Syrian family 'resilient enough' to face homelessness: UK council
Muhamed and Rouzeh Shouesh, who with their two teenage daughters fled Syria for the UK in 2012, were evicted from their privately-rented property last week before resorting to Edmonton's local Enfield Council for assistance.
But the council refused them help as they didn't qualify as having "priority need" for housing. It said it was "under no duty" to provide them with accommodation, The Independent reported.
Enfield Council is "not satisfied" that the Shouesh family would suffer harm that makes a "noticeable difference to their ability to manage and cope with being homeless when compared to an ordinary person," a letter from the council stated.

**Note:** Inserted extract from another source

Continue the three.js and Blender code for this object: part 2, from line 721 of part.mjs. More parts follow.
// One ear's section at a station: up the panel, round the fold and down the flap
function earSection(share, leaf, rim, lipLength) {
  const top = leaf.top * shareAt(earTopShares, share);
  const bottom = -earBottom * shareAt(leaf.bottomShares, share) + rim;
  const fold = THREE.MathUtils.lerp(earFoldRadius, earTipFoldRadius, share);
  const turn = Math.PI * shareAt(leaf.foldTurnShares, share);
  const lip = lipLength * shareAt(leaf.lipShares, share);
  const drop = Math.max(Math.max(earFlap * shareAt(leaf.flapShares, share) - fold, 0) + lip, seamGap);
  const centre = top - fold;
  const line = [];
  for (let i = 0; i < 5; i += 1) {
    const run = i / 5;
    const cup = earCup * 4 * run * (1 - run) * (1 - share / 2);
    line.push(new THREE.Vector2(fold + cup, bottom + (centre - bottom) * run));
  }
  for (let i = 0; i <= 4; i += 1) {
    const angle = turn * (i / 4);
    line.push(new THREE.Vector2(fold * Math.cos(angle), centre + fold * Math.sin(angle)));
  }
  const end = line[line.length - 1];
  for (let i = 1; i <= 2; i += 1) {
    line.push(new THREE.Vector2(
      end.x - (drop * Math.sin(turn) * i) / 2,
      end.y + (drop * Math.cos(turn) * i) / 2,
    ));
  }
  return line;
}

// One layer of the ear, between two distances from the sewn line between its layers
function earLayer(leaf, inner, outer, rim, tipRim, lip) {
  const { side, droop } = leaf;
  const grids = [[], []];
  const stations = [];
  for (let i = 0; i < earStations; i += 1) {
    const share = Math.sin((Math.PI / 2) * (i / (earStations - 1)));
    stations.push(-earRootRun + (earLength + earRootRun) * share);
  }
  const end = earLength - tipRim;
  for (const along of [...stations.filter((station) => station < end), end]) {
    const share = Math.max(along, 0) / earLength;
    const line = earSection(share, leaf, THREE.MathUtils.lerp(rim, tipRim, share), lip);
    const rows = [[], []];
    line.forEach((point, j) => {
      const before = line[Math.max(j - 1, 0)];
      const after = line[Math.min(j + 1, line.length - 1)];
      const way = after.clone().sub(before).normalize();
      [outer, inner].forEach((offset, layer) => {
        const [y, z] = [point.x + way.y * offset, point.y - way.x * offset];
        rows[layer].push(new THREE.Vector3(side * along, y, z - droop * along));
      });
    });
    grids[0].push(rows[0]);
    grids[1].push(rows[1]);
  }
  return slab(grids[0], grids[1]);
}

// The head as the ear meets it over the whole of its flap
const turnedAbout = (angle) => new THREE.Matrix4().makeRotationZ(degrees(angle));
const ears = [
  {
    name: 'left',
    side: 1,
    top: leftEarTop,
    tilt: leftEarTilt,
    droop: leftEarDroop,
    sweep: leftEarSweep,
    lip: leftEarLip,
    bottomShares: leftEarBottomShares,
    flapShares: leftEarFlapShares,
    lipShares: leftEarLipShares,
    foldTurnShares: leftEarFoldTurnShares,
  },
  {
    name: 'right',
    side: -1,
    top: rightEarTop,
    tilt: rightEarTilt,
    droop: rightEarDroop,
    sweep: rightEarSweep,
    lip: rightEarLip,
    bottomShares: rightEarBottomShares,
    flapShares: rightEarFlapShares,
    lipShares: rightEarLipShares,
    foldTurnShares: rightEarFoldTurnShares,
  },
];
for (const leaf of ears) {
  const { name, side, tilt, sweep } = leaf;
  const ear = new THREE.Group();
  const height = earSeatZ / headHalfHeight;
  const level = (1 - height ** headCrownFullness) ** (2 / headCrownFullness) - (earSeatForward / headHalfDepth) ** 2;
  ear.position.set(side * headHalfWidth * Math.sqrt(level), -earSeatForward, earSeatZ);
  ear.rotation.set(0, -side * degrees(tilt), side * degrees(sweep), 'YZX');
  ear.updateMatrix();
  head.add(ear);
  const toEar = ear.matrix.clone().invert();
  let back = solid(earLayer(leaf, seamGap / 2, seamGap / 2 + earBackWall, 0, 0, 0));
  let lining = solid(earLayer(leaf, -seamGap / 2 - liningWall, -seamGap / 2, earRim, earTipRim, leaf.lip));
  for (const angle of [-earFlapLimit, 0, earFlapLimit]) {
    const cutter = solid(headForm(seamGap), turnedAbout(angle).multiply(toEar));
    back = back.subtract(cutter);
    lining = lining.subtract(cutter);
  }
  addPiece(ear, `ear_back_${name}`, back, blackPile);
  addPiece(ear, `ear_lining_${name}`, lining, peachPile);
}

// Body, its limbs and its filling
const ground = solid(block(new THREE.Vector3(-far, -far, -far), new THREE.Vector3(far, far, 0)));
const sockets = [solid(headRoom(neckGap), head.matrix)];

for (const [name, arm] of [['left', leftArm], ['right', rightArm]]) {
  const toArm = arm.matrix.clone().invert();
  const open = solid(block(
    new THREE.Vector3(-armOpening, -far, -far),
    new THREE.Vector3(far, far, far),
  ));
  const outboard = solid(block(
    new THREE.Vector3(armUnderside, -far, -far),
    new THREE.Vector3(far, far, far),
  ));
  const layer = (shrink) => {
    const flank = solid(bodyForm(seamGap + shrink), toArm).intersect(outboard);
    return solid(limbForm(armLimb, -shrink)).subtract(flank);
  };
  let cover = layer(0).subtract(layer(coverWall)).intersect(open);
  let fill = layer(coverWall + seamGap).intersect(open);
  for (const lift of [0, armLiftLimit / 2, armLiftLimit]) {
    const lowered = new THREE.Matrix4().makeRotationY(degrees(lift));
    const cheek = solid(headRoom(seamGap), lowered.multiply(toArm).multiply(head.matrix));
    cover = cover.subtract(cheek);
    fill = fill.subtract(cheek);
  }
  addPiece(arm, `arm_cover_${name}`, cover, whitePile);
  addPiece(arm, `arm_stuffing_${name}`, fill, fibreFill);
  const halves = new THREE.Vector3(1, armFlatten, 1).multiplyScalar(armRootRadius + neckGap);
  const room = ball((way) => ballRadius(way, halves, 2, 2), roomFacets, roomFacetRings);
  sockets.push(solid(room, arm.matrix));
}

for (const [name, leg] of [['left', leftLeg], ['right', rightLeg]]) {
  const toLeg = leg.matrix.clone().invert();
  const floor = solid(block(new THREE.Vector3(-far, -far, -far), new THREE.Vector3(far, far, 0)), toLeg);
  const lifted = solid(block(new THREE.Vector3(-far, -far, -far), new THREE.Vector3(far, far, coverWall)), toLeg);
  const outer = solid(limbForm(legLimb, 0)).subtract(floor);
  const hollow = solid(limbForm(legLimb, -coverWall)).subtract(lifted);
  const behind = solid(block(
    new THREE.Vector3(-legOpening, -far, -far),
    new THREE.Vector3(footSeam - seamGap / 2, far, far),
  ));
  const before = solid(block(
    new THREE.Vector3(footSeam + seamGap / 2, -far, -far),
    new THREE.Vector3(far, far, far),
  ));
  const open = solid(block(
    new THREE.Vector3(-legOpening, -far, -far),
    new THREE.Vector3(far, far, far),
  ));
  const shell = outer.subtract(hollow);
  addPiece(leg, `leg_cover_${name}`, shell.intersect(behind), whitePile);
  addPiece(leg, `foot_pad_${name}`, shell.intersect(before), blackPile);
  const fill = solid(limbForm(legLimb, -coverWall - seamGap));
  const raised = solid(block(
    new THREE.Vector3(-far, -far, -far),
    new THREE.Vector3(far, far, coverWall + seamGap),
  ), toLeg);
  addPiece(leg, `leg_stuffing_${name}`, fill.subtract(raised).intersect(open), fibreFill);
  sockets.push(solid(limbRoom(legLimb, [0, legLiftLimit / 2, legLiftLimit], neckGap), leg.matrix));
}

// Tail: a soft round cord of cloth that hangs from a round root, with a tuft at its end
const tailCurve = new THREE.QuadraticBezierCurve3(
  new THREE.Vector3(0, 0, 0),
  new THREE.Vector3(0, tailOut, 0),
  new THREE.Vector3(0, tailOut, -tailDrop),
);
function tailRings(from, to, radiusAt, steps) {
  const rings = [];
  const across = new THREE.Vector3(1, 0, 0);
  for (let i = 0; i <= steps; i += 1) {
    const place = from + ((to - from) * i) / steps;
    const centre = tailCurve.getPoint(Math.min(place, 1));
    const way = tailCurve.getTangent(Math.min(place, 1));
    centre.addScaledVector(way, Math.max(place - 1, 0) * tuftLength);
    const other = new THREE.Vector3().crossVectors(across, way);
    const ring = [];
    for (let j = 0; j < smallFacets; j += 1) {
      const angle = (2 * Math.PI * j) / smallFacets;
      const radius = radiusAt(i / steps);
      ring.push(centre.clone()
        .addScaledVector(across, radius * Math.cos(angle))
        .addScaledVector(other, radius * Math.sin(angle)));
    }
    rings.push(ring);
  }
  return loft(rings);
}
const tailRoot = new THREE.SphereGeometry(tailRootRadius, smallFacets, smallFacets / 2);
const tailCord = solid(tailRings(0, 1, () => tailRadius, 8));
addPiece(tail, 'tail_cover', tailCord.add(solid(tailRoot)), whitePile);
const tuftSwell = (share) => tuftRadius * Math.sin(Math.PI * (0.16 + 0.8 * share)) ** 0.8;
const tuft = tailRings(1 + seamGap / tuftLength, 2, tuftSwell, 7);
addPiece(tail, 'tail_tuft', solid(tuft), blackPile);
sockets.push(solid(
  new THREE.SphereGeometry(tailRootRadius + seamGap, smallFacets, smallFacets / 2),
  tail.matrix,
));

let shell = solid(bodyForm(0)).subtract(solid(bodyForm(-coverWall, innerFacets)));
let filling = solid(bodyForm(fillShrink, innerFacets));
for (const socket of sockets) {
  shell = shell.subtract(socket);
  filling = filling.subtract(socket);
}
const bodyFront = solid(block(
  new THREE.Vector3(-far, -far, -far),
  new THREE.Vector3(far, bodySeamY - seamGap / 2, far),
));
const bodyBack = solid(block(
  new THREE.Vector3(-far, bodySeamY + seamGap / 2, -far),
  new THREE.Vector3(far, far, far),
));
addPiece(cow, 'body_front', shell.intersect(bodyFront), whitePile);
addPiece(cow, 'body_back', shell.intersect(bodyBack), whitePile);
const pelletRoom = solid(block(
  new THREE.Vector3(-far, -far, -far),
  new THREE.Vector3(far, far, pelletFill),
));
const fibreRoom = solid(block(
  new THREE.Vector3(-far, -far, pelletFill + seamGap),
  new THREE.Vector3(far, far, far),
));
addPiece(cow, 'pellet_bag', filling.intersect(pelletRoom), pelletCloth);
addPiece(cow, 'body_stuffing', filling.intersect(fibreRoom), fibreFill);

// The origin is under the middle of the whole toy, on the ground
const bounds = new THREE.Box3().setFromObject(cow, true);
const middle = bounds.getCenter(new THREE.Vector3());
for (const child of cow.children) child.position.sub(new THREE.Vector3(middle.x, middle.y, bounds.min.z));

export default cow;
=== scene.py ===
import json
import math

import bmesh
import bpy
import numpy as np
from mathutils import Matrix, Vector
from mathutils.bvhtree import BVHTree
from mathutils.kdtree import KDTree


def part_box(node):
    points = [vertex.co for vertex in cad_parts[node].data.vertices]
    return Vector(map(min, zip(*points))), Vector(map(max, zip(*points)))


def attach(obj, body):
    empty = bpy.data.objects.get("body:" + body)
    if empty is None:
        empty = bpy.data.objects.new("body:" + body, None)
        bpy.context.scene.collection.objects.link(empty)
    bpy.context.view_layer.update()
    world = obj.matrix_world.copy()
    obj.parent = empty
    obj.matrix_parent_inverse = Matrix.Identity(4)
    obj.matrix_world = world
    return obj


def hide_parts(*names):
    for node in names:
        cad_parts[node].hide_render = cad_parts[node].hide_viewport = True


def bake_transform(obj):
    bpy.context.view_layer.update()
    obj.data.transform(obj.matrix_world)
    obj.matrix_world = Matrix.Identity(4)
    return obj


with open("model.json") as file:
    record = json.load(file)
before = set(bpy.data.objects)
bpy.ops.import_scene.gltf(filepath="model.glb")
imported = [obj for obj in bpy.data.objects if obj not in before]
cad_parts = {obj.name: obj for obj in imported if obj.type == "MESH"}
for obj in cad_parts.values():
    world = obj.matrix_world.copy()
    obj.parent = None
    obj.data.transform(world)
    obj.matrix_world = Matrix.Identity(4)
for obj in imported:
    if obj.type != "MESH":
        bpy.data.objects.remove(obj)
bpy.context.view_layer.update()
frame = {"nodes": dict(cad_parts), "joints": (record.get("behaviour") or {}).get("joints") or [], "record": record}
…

"Looking at all the facts I believe you and your husband are resilient enough to manage a reasonable level of functionality and I am not satisfied that your ability to manage being homeless, even if that homelessness were to result in you having to sleep rough occasionally or in the longer term, would deteriorate to a level where the harm you are likely to experience would be outside the range of vulnerability that an ordinary person would experience if they were to be in the same situation as you," it said.
The four-member family is now being forced to live in a hotel after multiple attempts to rent privately failed to flourish.

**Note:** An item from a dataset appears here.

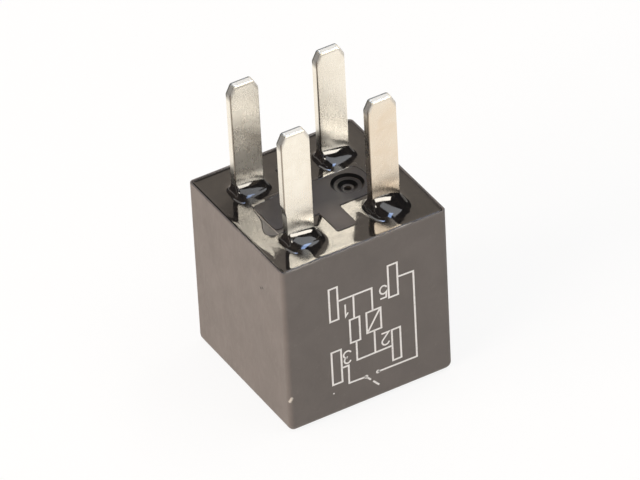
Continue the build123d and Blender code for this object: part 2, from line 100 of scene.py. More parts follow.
# The slanted corners of a blade's tip: half the width that stays level, and the slant's normal in x and z
crown_half_width = 0.95
slant_normal = (0.884, 0.468)

plastic_ior = 1.52


# Node helpers
class Graph:
    """A material's node tree, with short calls for the nodes that the finishes share."""

    def __init__(self, name):
        self.material = bpy.data.materials.new(name)
        self.material.use_nodes = True
        self.tree = self.material.node_tree
        self.shader = self.tree.nodes["Principled BSDF"]
        self.output = self.tree.nodes["Material Output"]
        coordinates = self.tree.nodes.new("ShaderNodeTexCoord")
        self.place = coordinates.outputs["Object"]

    def put(self, socket, value):
        """A link, a number or a vector for any socket, or red, green and blue for a colour socket."""
        if isinstance(value, bpy.types.NodeSocket):
            self.tree.links.new(value, socket)
        elif socket.type == "RGBA":
            socket.default_value = (*value, 1.0)
        else:
            socket.default_value = value

    def set(self, **values):
        """Numbers, colours or links for the Principled shader; an underscore stands for a space."""
        for name, value in values.items():
            self.put(self.shader.inputs[name.replace("_", " ")], value)

    def stretched(self, x=1.0, y=1.0, z=1.0):
        """The object coordinates, in millimetres, scaled along each axis."""
        mapping = self.tree.nodes.new("ShaderNodeMapping")
        self.put(mapping.inputs["Vector"], self.place)
        mapping.inputs["Scale"].default_value = (x / MM, y / MM, z / MM)
        return mapping.outputs["Vector"]

    def separated(self):
        """The object coordinates, in millimetres, as the outputs X, Y and Z."""
        node = self.tree.nodes.new("ShaderNodeSeparateXYZ")
        self.put(node.inputs[0], self.stretched())
        return node.outputs

    def noise(self, scale, detail, roughness, distortion=0.0, vector=None):
        node = self.tree.nodes.new("ShaderNodeTexNoise")
        self.put(node.inputs["Vector"], vector if vector is not None else self.stretched())
        node.inputs["Scale"].default_value = scale
        node.inputs["Detail"].default_value = detail
        node.inputs["Roughness"].default_value = roughness
        node.inputs["Distortion"].default_value = distortion
        return node.outputs["Fac"]

    def wave(self, scale, axis, distortion):
        node = self.tree.nodes.new("ShaderNodeTexWave")
        node.bands_direction = axis
        self.put(node.inputs["Vector"], self.stretched())
        node.inputs["Scale"].default_value = scale
        node.inputs["Distortion"].default_value = distortion
        return node.outputs["Fac"]

    def ramp(self, value, low, high, start=0.0, end=1.0):
        """The value from low..high mapped to start..end, and held there outside."""
        node = self.tree.nodes.new("ShaderNodeMapRange")
        self.put(node.inputs["Value"], value)
        for name, number in (("From Min", low), ("From Max", high), ("To Min", start), ("To Max", end)):
            node.inputs[name].default_value = number
        return node.outputs["Result"]

    def maths(self, operation, first, second=0.0):
        node = self.tree.nodes.new("ShaderNodeMath")
        node.operation = operation
        self.put(node.inputs[0], first)
        self.put(node.inputs[1], second)
        return node.outputs["Value"]

    def blend(self, amount, first, second):
        """Two colours mixed: the first at amount 0, the second at amount 1."""
        node = self.tree.nodes.new("ShaderNodeMix")
        node.data_type = "RGBA"
        self.put(node.inputs[0], amount)
        self.put(node.inputs[6], first)
        self.put(node.inputs[7], second)
        return node.outputs[2]

    def mottled(self, pattern, first, second, low=0.3, high=0.7):
        """A colour that goes from first to second as the pattern goes from low to high."""
        return self.blend(self.ramp(pattern, low, high), first, second)

    def near(self, point, reach):
        """1 at a point of the object's frame, falling to 0 at reach, both in millimetres."""
        node = self.tree.nodes.new("ShaderNodeVectorMath")
        node.operation = "DISTANCE"
        self.put(node.inputs[0], self.stretched())
        node.inputs[1].default_value = point
        return self.ramp(node.outputs["Value"], 0.0, reach, 1.0, 0.0)

    def spots(self, points, reach):
        """1 at each of several points, falling to 0 at reach."""
        spot = self.near(points[0], reach)
        for point in points[1:]:
            spot = self.maths("MAXIMUM", spot, self.near(point, reach))
        return spot

    def bump(self, height, distance, strength, below=None):
        """Surface relief of the given depth in millimetres, over the relief below it if there is any."""
        node = self.tree.nodes.new("ShaderNodeBump")
        self.put(node.inputs["Height"], height)
        node.inputs["Distance"].default_value = distance * MM
        node.inputs["Strength"].default_value = strength
        if below is not None:
            self.put(node.inputs["Normal"], below)
        return node.outputs["Normal"]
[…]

The hotel owner in Muswell Hill is charging them half the price to assist their situation, however the family said it can no longer afford to live there.
I feel ashamed and appalled as a British person that we can say this to people who are refugees. |
"The UK Government is good, they have helped us. But now we are refugees and have to stay on the streets. This would not happen in Syria, I don't understand how it can happen in London," Ms Souesh told The Independent.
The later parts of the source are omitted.